▸ Requirements
Copy out, unchanged, every line from the start of the records to the line that contains "FIT_GAP = 0.25", and stop there.

▸ Stored records

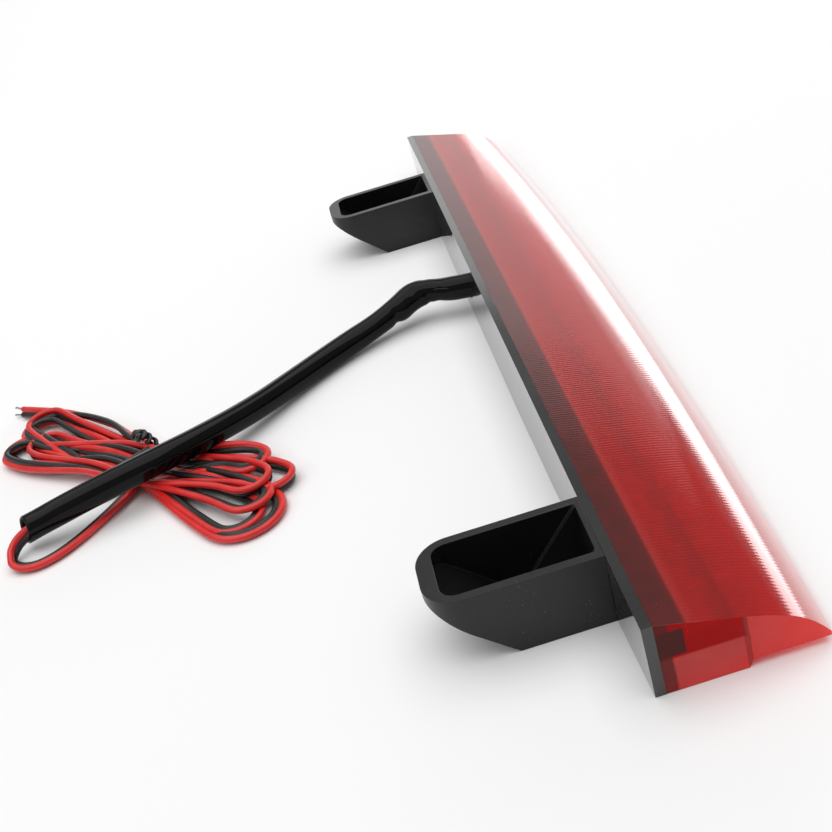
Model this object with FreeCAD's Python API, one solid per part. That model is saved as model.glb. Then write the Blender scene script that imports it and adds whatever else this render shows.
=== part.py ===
"""High-level third brake light: a long, low red lens on a black housing strip.

Row frame, millimetres: +X along the lamp, -Y towards the thin front edge of the
lens, +Y towards the two hollow feet and the cable, +Z up.  The origin is on the
parting plane between lens and housing, at mid-length, on the surface that the
lamp stands on.
"""
import FreeCAD, Part
import math
import os
from FreeCAD import Vector

# ---------------------------------------------------------------- lamp body
LAMP_LENGTH = 360.0
LAMP_HEIGHT = 20.0
LENS_END_DEPTH = 38.3       # parting plane to front edge, at the two ends
LENS_BOW = 5.6              # how much deeper the lens is at mid-length
LENS_WALL = 2.4
LENS_FLOOR = 2.2
LENS_STEP = 2.0             # the front part of the underside is raised by this
STEP_START = 0.50           # share of the depth where the raised part starts
STEP_END = 0.53
CAVITY_SHARE = 0.80         # the lamp chamber ends here, the edge is solid
TOP_SLOPE = 0.50            # top surface: height * (1 - slope*u - nose*u**7)
TOP_NOSE = 0.34

# ------------------------------------------------------------ rear housing
BACK_PLATE = 2.6
REAR_BULGE = 2.1            # extra plate thickness low down at mid-length
LIP_DEPTH = 7.0             # wall that stands inside the lens
LIP_WALL = 1.2
LATCH_WIDTH = 4.0           # block that stiffens each upper corner of the lip
LATCH_HEIGHT = 4.5
SEAL_WIDTH = 1.0
SEAL_DEPTH = 1.4
FIT_GAP = 0.25

# ------------------------------------------------------------- hollow feet
FOOT_WIDTH = 25.0
FOOT_STARTS = (-153.1, 102.1)       # low-X side of each foot
FOOT_REACH = 45.6                   # parting plane to the nose
FOOT_FLAT = 27.1                    # the flat underside ends here
FOOT_NOSE_BASE = 17.0               # height of the nose's lower edge
FOOT_CORNER = 9.0
POCKET_CORNER = 4.0
FOOT_SIDE = 2.5
FOOT_NOSE_WALL = 4.2
FOOT_FLOOR = 2.6
FOOT_BACK = 1.5                     # wall against the housing
GUSSET = 1.2
GUSSET_REACH = 15.6
FOOT_SCREW_HEIGHT = 9.0
SCREW_SHANK = 1.0                   # radius of the screws' threaded part
FOOT_SCREW_LENGTH = 9.5
SCREW_HEAD = 1.8                    # radius
SCREW_HEAD_HEIGHT = 1.4

# ------------------------------------------------- board, LEDs and reflector
BOARD_END_GAP = 2.0                 # from the lip at each end
BOARD_REAR = 2.5                    # gap from the back plate
BOARD_DEPTH = 12.9
BOARD_THICKNESS = 1.6
BOARD_BASE = 7.6                    # height of its underside
LEDGE_PLACES = (-163.0, -80.0, 75.0, 160.0)
LEDGE_WIDTH = 8.0
LEDGE_DEPTH = 9.0
LEDGE_HEIGHT = 4.6
BOARD_SCREW_LENGTH = 5.2
LED_COUNT = 24
LED_PITCH = 14.0
LED_RADIUS = 2.5
LED_FLANGE = 2.9
LED_FLANGE_HEIGHT = 1.0
LED_LENGTH = 8.4
LED_LEG = 0.5
LED_LEG_PITCH = 2.54
LED_LEG_LENGTH = 3.7
LEDS_PER_STRING = 3
HOLDER_THICKNESS = 2.2
RESISTOR_RADIUS = 1.1
RESISTOR_BODY = 6.0
PART_LEG = 0.6
PART_LEG_REACH = 1.4
DIODE_RADIUS = 1.35
DIODE_BODY = 5.2
DIODE_PLACE = 42.0
JOINT_RADIUS = 1.1

# -------------------------------------------------------------------- cable
CABLE_X = 26.0
CABLE_Z = 10.2
SLEEVE_RADIUS = 4.2
SLEEVE_INSIDE = 6.0                 # how far it reaches into the lamp
OUTLET_GAP = 0.15
TIE_WIDTH = 2.4
TIE_WALL = 0.7
TIE_SEAT = 1.0                      # gap from the back plate
CORE_RADIUS = 1.1                   # one insulated core
STRAND_RADIUS = 0.5
STRIPPED = 1.8
PAIR_RADIUS = 1.6                   # round stand-in for the flat red and black pair
HANK_TOP = 6.8
TWIST_TIE_WIDTH = 5.0
TWIST_TIE_WALL = 0.8

# Route of the sleeve's centre line, from its end inside the lamp to its cut end.
SLEEVE_ROUTE = [
    (CABLE_X, -SLEEVE_INSIDE, CABLE_Z), (CABLE_X + 0.2, 7.5, CABLE_Z + 0.1), (29.0, 23.0, 10.0),
    (27.5, 38.0, 6.6), (19.5, 54.0, 4.6), (6.5, 71.0, 4.8), (-8.0, 86.0, 6.4),
    (-23.0, 103.0, 9.6), (-34.0, 120.0, 12.0), (-39.0, 137.0, 11.2), (-41.3, 150.0, 9.5),
    (-42.0, 161.0, 7.2)]

# Route of the wire pair from the sleeve's cut end to the hank.
PAIR_ROUTE = [
    (-42.0, 161.0, 7.2), (-42.8, 168.8, 5.4), (-49.5, 174.0, 3.0), (-57.0, 168.5, 1.8),
    (-58.0, 158.0, 1.7), (-52.5, 148.5, 1.6), (-44.0, 141.6, 1.7), (-33.5, 133.02, 1.8)]

# Outline of the tied hank, lobe by lobe, from the waist's near side.
HANK_LEFT = [(4.0, 133.0), (26.0, 146.0), (42.0, 160.0), (45.0, 170.0), (32.0, 177.0),
             (12.0, 173.0), (-6.0, 163.0), (-17.0, 148.0)]
HANK_RIGHT = [(-33.0, 133.0), (-46.0, 122.0), (-64.0, 108.0), (-77.0, 92.0), (-73.0, 81.0),
              (-54.0, 75.0), (-36.0, 79.0), (-18.0, 95.0), (-11.0, 115.0)]
WAIST = Vector(-15.5, 130.5, 0)
WAIST_HALF = 13.0

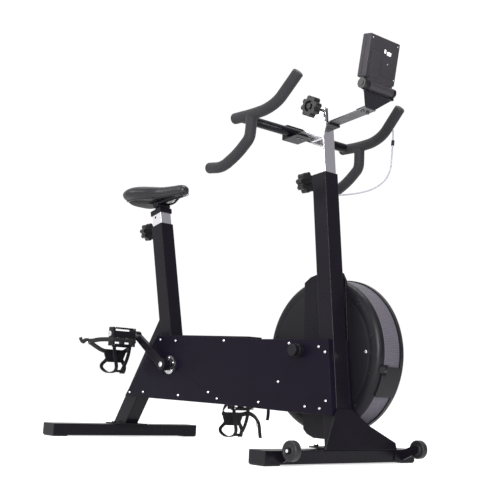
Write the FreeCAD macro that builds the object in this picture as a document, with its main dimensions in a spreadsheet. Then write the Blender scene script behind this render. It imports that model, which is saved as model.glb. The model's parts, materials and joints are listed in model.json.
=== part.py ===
import FreeCAD, Part
import Sketcher
import math
import os

V = FreeCAD.Vector
PL = FreeCAD.Placement
ROT = FreeCAD.Rotation

doc = FreeCAD.newDocument("ExerciseBike")
sheet = doc.addObject("Spreadsheet::Sheet", "Sizes")

# Driving dimensions, in millimetres and degrees.
SIZES = {
    # feet
    "footgap": 3.0, "rearfootwide": 67.0, "rearfoothigh": 37.3, "rearfootlong": 572.5,
    "frontfootwide": 59.1, "frontfoothigh": 34.0, "frontfootlong": 561.3, "footwall": 2.0,
    "footspacing": 993.7, "capthick": 3.0, "padlong": 52.0, "platethick": 4.0,
    # frame tubes
    "tubewall": 1.5, "legdeep": 60.0, "legwide": 50.0, "legangle": 33.2,
    "seattubedeep": 55.6, "seattubewide": 50.3, "seatangle": 13.79, "seattubetop": 718.8,
    "frontpostdeep": 51.3, "frontpostwide": 51.4, "frontangle": 6.76, "frontposttop": 792.6,
    "tubecorner": 2.5, "beamhigh": 50.0, "beamwide": 50.0, "bracketthick": 6.0,
    # sliding posts and liners
    "seatpostdeep": 49.2, "seatpostwide": 43.2, "seatpostlong": 270.0, "postwall": 2.0,
    "seatlinerdeep": 52.4, "seatlinerwide": 47.1, "linerlong": 150.0,
    "barpostdeep": 45.0, "barpostwide": 45.0, "barpostlong": 330.0,
    "barlinerdeep": 48.1, "barlinerwide": 48.2, "linerclear": 0.3,
    # drive
    "crankhalf": 173.0, "axleradius": 8.5, "runclear": 0.05, "pulleyradius": 84.0,
    "fanpulleyradius": 22.0, "pulleywide": 9.0, "shellradius": 21.0,
    # fan drum
    "drumradius": 213.0, "drumwall": 3.0, "drumnear": 42.4, "drumfar": 152.8,
    "grillenear": 66.0, "grillefar": 127.0, "grillethick": 2.5, "bladecount": 14.0,
    # covers
    "coverout": 45.0, "coverin": 25.9, "coverwall": 2.5, "farcoverout": 35.8,
    # knobs, wheels, screws
    "knobradius": 30.0, "knobthick": 22.0, "boltradius": 5.0, "screwradius": 4.0,
    "wheelradius": 25.0, "wheelwide": 20.0, "wheelaxle": 4.0,
    # handlebar and console
    "coreradius": 12.7, "foamradius": 15.6, "armwide": 40.0, "armthick": 4.0,
    "consolewide": 120.0, "consolehigh": 118.0, "consolethick": 30.0, "cableradius": 2.1,
}
for i, (k, v) in enumerate(SIZES.items(), start=1):
    sheet.set("A%d" % i, k)
    sheet.set("B%d" % i, str(v))
    sheet.setAlias("B%d" % i, k)
doc.recompute()
S = SIZES

# x is measured forward from the middle of the rear foot and then shifted so
# that the origin is under the middle of the whole bike.
SHIFT = -542.26
# z is measured from a datum 9.5 mm under the floor.
FLOOR = 9.5
LIFT = -FLOOR


def P(x, y, z):
    return V(x + SHIFT, y, z + LIFT)


NODES = []


def node(obj, label):
    obj.Label = label
    NODES.append(obj)
    return obj


def E(obj, prop, expr):
    obj.setExpression(prop, expr)


def plane_of(body, role):
    for f in body.Origin.OriginFeatures:
        if f.Role == role:
            return f
    raise RuntimeError(role)


def new_body(label):
    return doc.addObject("PartDesign::Body", "B_" + label)


def sketch_on(body, role, name):
    sk = body.newObject("Sketcher::SketchObject", name)
    sk.AttachmentSupport = [(plane_of(body, role), "")]
    sk.MapMode = "FlatFace"
    return sk


def rect(sk, w, d, wexpr, dexpr):
    """Rectangle centred on the sketch origin, its two sizes bound to the sheet."""
    i = sk.GeometryCount
    a, b = w / 2.0, d / 2.0
    pts = [V(-a, -b), V(a, -b), V(a, b), V(-a, b)]
    for k in range(4):
        sk.addGeometry(Part.LineSegment(pts[k], pts[(k + 1) % 4]), False)
    C = Sketcher.Constraint
    for k in range(4):
        sk.addConstraint(C("Coincident", i + k, 2, i + (k + 1) % 4, 1))
    sk.addConstraint(C("Horizontal", i))
    sk.addConstraint(C("Horizontal", i + 2))
    sk.addConstraint(C("Vertical", i + 1))
    sk.addConstraint(C("Vertical", i + 3))
    sk.addConstraint(C("Symmetric", i, 1, i + 1, 2, -1, 1))
    n = sk.addConstraint(C("DistanceX", i, 1, i, 2, w))
    sk.setExpression("Constraints[%d]" % n, wexpr)
    n = sk.addConstraint(C("DistanceY", i + 1, 1, i + 1, 2, d))
    sk.setExpression("Constraints[%d]" % n, dexpr)


def ring(sk, r, rexpr):
    i = sk.addGeometry(Part.Circle(V(0, 0), V(0, 0, 1), r), False)
    sk.addConstraint(Sketcher.Constraint("Coincident", i, 3, -1, 1))
    n = sk.addConstraint(Sketcher.Constraint("Radius", i, r))
    sk.setExpression("Constraints[%d]" % n, rexpr)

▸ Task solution
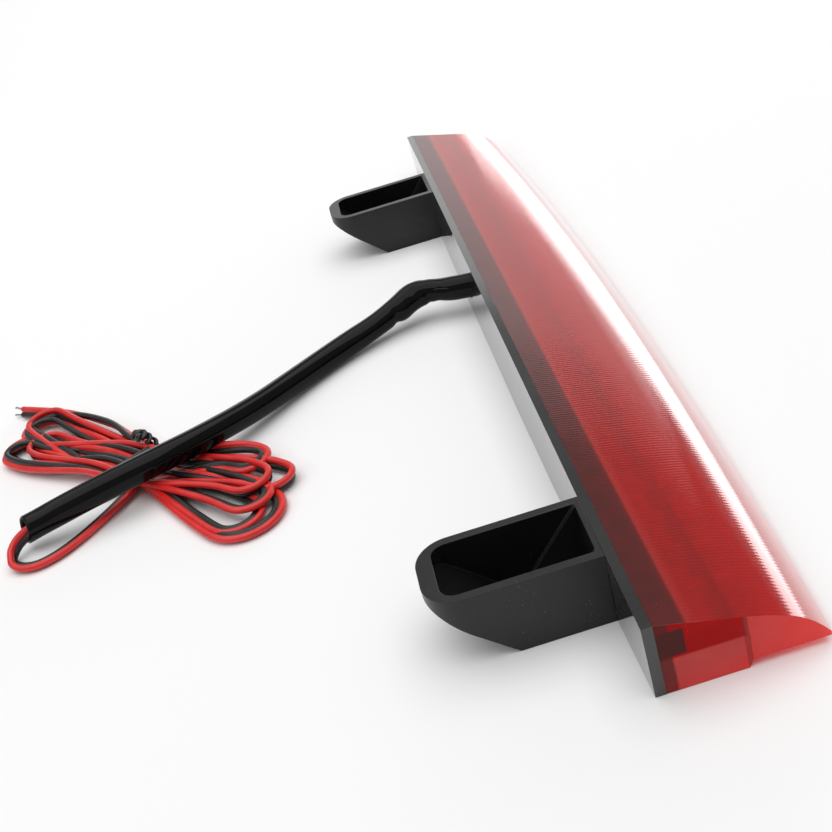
Model this object with FreeCAD's Python API, one solid per part. That model is saved as model.glb. Then write the Blender scene script that imports it and adds whatever else this render shows.
=== part.py ===
"""High-level third brake light: a long, low red lens on a black housing strip.

Row frame, millimetres: +X along the lamp, -Y towards the thin front edge of the
lens, +Y towards the two hollow feet and the cable, +Z up.  The origin is on the
parting plane between lens and housing, at mid-length, on the surface that the
lamp stands on.
"""
import FreeCAD, Part
import math
import os
from FreeCAD import Vector

# ---------------------------------------------------------------- lamp body
LAMP_LENGTH = 360.0
LAMP_HEIGHT = 20.0
LENS_END_DEPTH = 38.3       # parting plane to front edge, at the two ends
LENS_BOW = 5.6              # how much deeper the lens is at mid-length
LENS_WALL = 2.4
LENS_FLOOR = 2.2
LENS_STEP = 2.0             # the front part of the underside is raised by this
STEP_START = 0.50           # share of the depth where the raised part starts
STEP_END = 0.53
CAVITY_SHARE = 0.80         # the lamp chamber ends here, the edge is solid
TOP_SLOPE = 0.50            # top surface: height * (1 - slope*u - nose*u**7)
TOP_NOSE = 0.34

# ------------------------------------------------------------ rear housing
BACK_PLATE = 2.6
REAR_BULGE = 2.1            # extra plate thickness low down at mid-length
LIP_DEPTH = 7.0             # wall that stands inside the lens
LIP_WALL = 1.2
LATCH_WIDTH = 4.0           # block that stiffens each upper corner of the lip
LATCH_HEIGHT = 4.5
SEAL_WIDTH = 1.0
SEAL_DEPTH = 1.4
FIT_GAP = 0.25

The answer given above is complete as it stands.